Interpretive Summary: For pears to meet consumer expectations, the fruit must have specific qualities relating to appearance, flavor, and texture. Even though pears are picked in late summer and early fall, they can be marketed months after harvest. This is because of advances in pear storage that allow fruit quality to be maintained for many months. Current postharvest technology mainly slows down ripening allowing for long-term storage, but pears need to resume ripening to achieve acceptable fruit quality, especially textural changes (like softened fruit flesh) that consumers expect. However, producers lack reliable tools to predict fruit quality and ripening capacity for pears during and after storage. Our report describes a novel approach that we used to discover hundreds of genes (and groups of genes) that might be useful biomarkers - that is - tools that producers can use to predict future fruit quality. With sufficient development, these biomarkers might be used to guide postharvest supply chain decisions, which could reduce costs by avoiding losses and increasing efficiency.
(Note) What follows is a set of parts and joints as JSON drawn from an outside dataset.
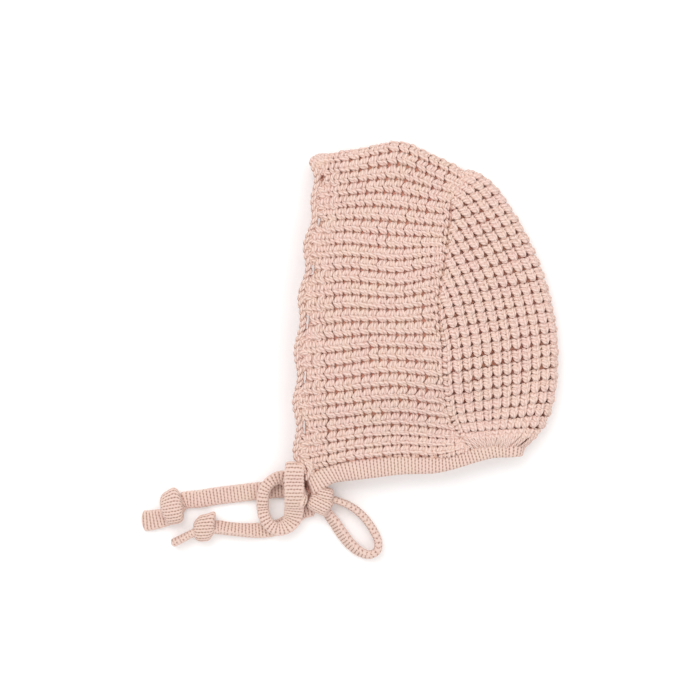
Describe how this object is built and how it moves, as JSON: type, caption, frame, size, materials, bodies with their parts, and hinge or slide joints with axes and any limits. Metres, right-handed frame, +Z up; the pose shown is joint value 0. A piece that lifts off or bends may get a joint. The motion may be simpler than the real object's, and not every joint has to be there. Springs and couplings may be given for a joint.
{
  "type": "knitted baby bonnet",
  "caption": "Chunky knit baby bonnet lying folded on its side: ribbed front panel, domed back panel, scalloped face edging and a ribbed neck band, with ties in a bow.",
  "frame": {"origin": "under the middle of the bonnet's outline as it lies folded on its side, ties left out, on the surface it lies on", "axes": "+Z up from the surface, +Y from the neck to the crown, -X out of the face opening"},
  "size_m": [0.2139, 0.2139, 0.0317],
  "materials": {
    "knit": "matte chunky wool knit",
    "edging": "matte crocheted wool",
    "band": "matte fine rib knit",
    "tie": "matte knitted tape"
  },
  "bodies": {
    "root": {"front_panel": "knit", "back_panel": "knit", "face_edging": "edging", "neck_band": "band", "bow_knot": "tie", "left_loop": "tie", "right_loop": "tie", "upper_tail": "tie", "lower_tail": "tie", "upper_end_knot": "tie", "lower_end_knot": "tie"}
  },
  "joints": []
}
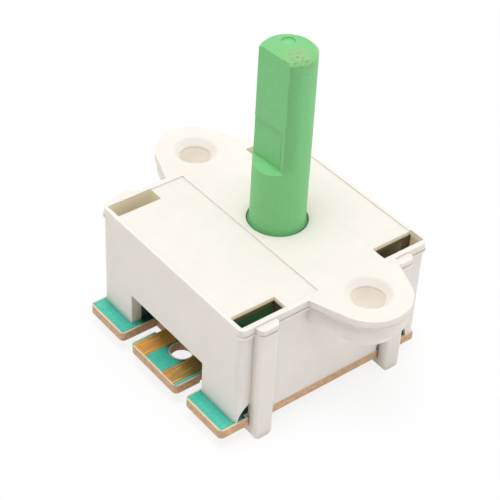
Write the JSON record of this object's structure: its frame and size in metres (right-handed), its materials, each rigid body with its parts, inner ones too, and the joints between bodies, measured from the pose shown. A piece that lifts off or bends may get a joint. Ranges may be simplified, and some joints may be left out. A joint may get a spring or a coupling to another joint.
{
  "type": "rotary selector switch",
  "caption": "Rotary selector switch for an oven: white housing with screw ears, green D-shaft spindle with indexed rotor, and a printed board with an edge connector.",
  "frame": {"origin": "on the spindle's axis in the plane of the housing's mounting face", "axes": "+Z along the spindle away from the housing, +X from one screw ear to the other, -Y towards the edge connector"},
  "size_m": [0.0366, 0.0253, 0.0345],
  "materials": {
    "white_plastic": "satin moulded",
    "cream_plastic": "satin moulded",
    "green_plastic": "satin moulded",
    "grey_plastic": "smooth",
    "spring_bronze": "rolled",
    "spring_steel": "drawn",
    "laminate": "sawn edge",
    "solder_mask": "lacquer",
    "copper": "streaked",
    "solder": "bright",
    "chip": "glazed"
  },
  "bodies": {
    "stator": {"housing": "white_plastic", "detent_block": "cream_plastic", "board": "laminate", "solder_mask": "solder_mask", "common_track": "copper", "contact_tracks": "copper", "solder_joints": "solder", "chip_resistor_01": "chip", "chip_resistor_02": "chip", "chip_resistor_03": "chip", "chip_resistor_04": "chip", "chip_resistor_05": "chip", "chip_resistor_06": "chip", "chip_resistor_07": "chip", "chip_resistor_08": "chip", "chip_resistor_09": "chip", "chip_resistor_10": "chip", "chip_resistor_11": "chip", "spring_left": "spring_steel", "spring_right": "spring_steel"},
    "rotor": {"spindle": "green_plastic", "wiper": "spring_bronze"},
    "plunger_left": {"plunger_left": "grey_plastic"},
    "plunger_right": {"plunger_right": "grey_plastic"}
  },
  "joints": [
    {"name": "spindle_turn", "type": "hinge", "parent": "stator", "child": "rotor", "pos_m": [0, 0, 0], "axis": [0, 0, 1], "continuous": true},
    {"name": "plunger_left_slide", "type": "slide", "parent": "stator", "child": "plunger_left", "axis": [0.5, 0.866, 0], "range_m": [-0.00065, 0], "stiffness_N_per_m": 400, "springref_m": 0.003, "deforming": ["spring_left"]},
    {"name": "plunger_right_slide", "type": "slide", "parent": "stator", "child": "plunger_right", "axis": [0, 1, 0], "range_m": [-0.00065, 0], "stiffness_N_per_m": 400, "springref_m": 0.003, "deforming": ["spring_right"]}
  ]
}
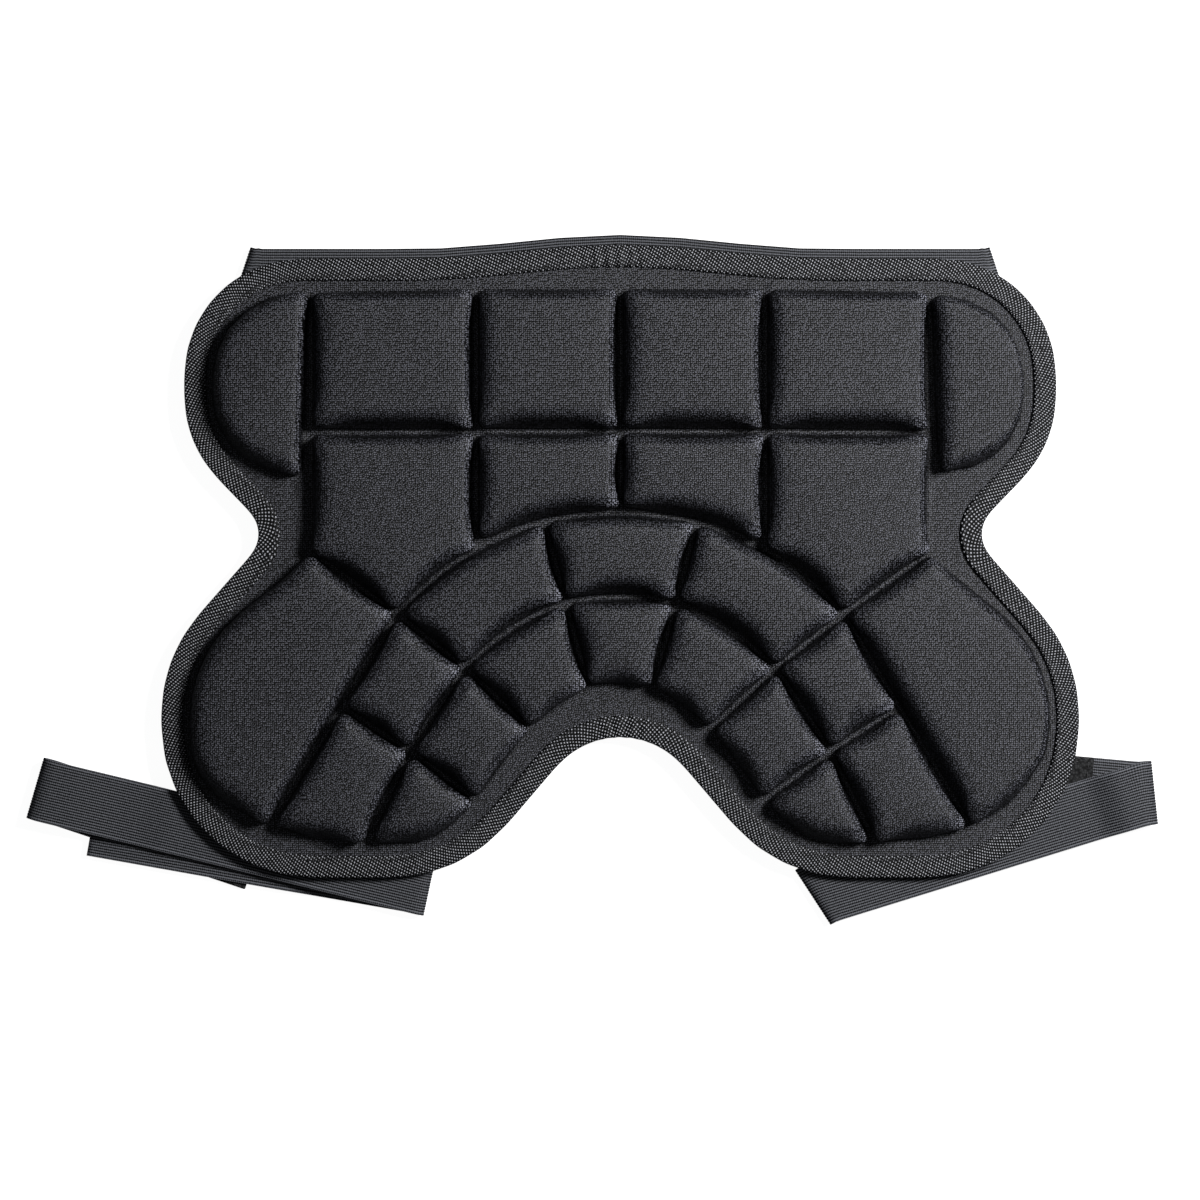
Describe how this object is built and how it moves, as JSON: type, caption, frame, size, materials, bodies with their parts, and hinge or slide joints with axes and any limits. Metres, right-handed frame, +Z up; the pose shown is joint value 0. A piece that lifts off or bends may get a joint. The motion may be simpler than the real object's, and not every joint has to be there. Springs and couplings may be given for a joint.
{
  "type": "hip pad",
  "caption": "Padded hip guard with raised foam cushion blocks on a bound butterfly-shaped flange, an elastic waist belt and elastic leg straps.",
  "frame": {"origin": "on the floor that the straps and belt lie on, under the middle of the whole object's box", "axes": "+X across the hips, towards the right of the pad as seen from its padded side; +Y from the leg lobes to the waist edge; +Z up, out of the cushion blocks"},
  "size_m": [0.4442, 0.2712, 0.0214],
  "materials": {
    "knit_cover": "matte",
    "binding_tape": "matte",
    "ribbed_elastic": "matte",
    "hook_and_loop": "matte"
  },
  "bodies": {
    "root": {"moulded_pad": "knit_cover", "edge_binding": "binding_tape", "waist_belt": "ribbed_elastic", "waist_fastener": "hook_and_loop", "left_leg_strap": "ribbed_elastic", "left_fastener": "hook_and_loop", "right_leg_strap": "ribbed_elastic", "right_fastener": "hook_and_loop"}
  },
  "joints": []
}
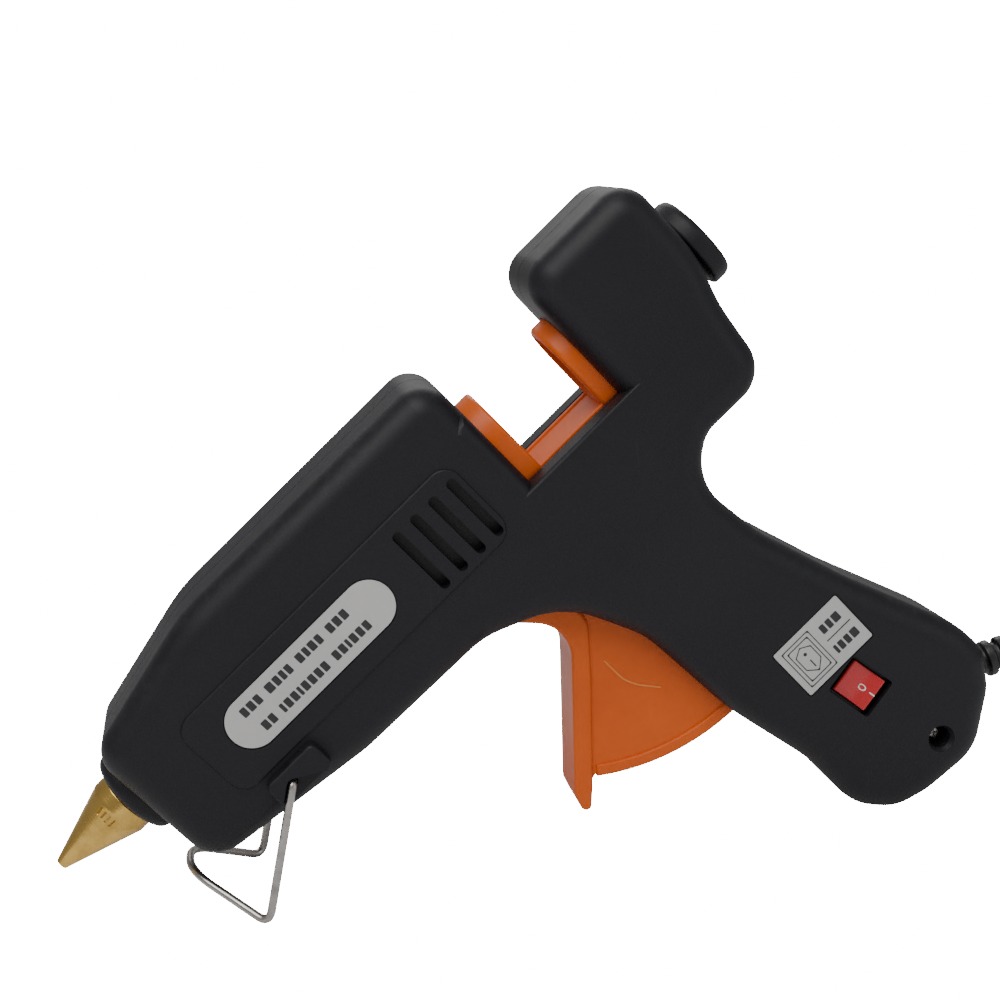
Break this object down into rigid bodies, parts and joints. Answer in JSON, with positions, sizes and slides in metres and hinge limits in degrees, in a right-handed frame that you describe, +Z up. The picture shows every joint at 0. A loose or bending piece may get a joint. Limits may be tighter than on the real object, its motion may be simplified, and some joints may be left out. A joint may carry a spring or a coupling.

Technical Abstract: Estimating maturity in pome fruits is a critical task that directs virtually all postharvest supply chain decisions. This is especially important for European pear varieties because losses due to spoilage and senescence must be minimized while ensuring proper ripening capacity is achieved (in part by satisfying a fruit chilling requirement). However, reliable methods are lacking for accurate estimation of pear fruit maturity - specifically with regard to predicting ripening capacity. In this study we examined a contrast of fruit maturity in ‘d’Anjou’ pear (Pyrus communis) by sorting fruit based on canopy position, and further classifying the fruit based on index of absorbance difference (IAD). We then dug deeper by exploring a fine fruit quality contrast with transcriptome sequencing to discover gene expression differences in fruit that had different fruit quality characteristics at harvest and into the postharvest period. While gene activity changes in pear fruit during 8 months of controlled-atmosphere (CA) storage were massive, we discovered smaller-scale, phased gene activity signatures that distinguished fruit with different ripening characteristics. Functional profiles of these genes concur with previous findings, and also offer new clues, and thus hypotheses, about genes involved in pear fruit quality, maturity, and ripening. Finally, this work may lead to new tools for enhanced postharvest management based on activity of gene co-expression modules, rather than individual genes, that may have utility within specific windows of time during postharvest management of ‘d’Anjou’ pear.